Playing from 8:30 am to 11:30 am on Sunday mornings on WOW, 590 AM from Omaha, I was favorably impressed by the quality of the program. It was professionally produced, and it broadened my experience with Jesus music. And the host, Scott Ross, did more than just spin records. He talked about the records, aiming for an audience at both ends of the spectrum: Those who knew Jesus personally as well as those who did not know Him and who had just tuned in to listen to “rock music”.
In 1976, about a year after I began to listen to the show, Scott Ross’ life story was published in the book “Scott Free”. What follows is a summarization of the story told in that book:
Early Years
Born in Scotland, Charles Edward Ross came to America in early 1949 with his family, when he was nine years old. Because of his accent, he was called “Scott” by the other students at school. His family moved around a bit, until settling down in Hagerstown, Maryland. At the age of fifteen he first was exposed to the world of radio broadcasting through a visit to a local station. It fascinated him, and two of the disk jockeys took a liking to him and began to include him in the work they did. He was exposed to jazz and the new rock and roll music being played, and by the age of seventeen the station hired him to edit the news, and help pull records to play.
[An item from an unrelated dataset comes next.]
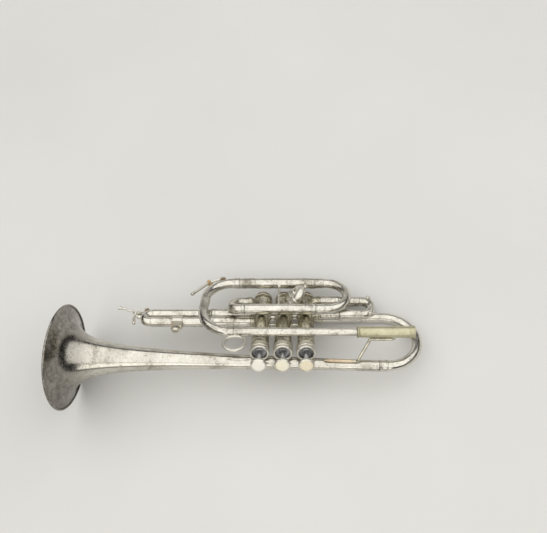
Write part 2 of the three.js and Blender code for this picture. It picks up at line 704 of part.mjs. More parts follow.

His father was a preacher, and led a small congregation in their home. Although Scott had accepted Jesus as his savior when he was quite young, he had become embittered by the treatment he received from other students at school. This intensified when he observed the double standards that he saw in the lives of people in town (including those who attended his father’s church) who professed to be Christians. As his involvement in radio increased, his participation in church decreased. Scott’s father did not approve of the work he was doing, but told him that he and his mother were continuing to pray for him. And when his father became ill during Scott’s senior year of high school, he told Scott on his death bed that he believed that God had a purpose for him in his radio work.
Radio Career
Scott left his home in Maryland and went to New York, where he walked into WINS, the most popular rock and roll station in the city, just after the station had fired its program director. They hired Scott on a trial basis. He did well, and moved into a life of importance in the music business. Record companies wined and dined him, to convince him to play their
new releases on WINS. When the up-and-coming girl group, The Ronettes (who had their signature hit “Be My Baby” in 1963) came to the station, Nedra Tally caught the eye of Scott. They began to date, and the career of the Ronettes was big enough that when the Beatles arrived on their first trip to the United States, one of the first things they asked was “Where are the Ronettes?” A visit between the groups was arranged, and through that visit, Scott Ross had an opportunity to tape the first Beatles interview in this country. Later, Scott was the emcees at their famous concert at Shea Stadium.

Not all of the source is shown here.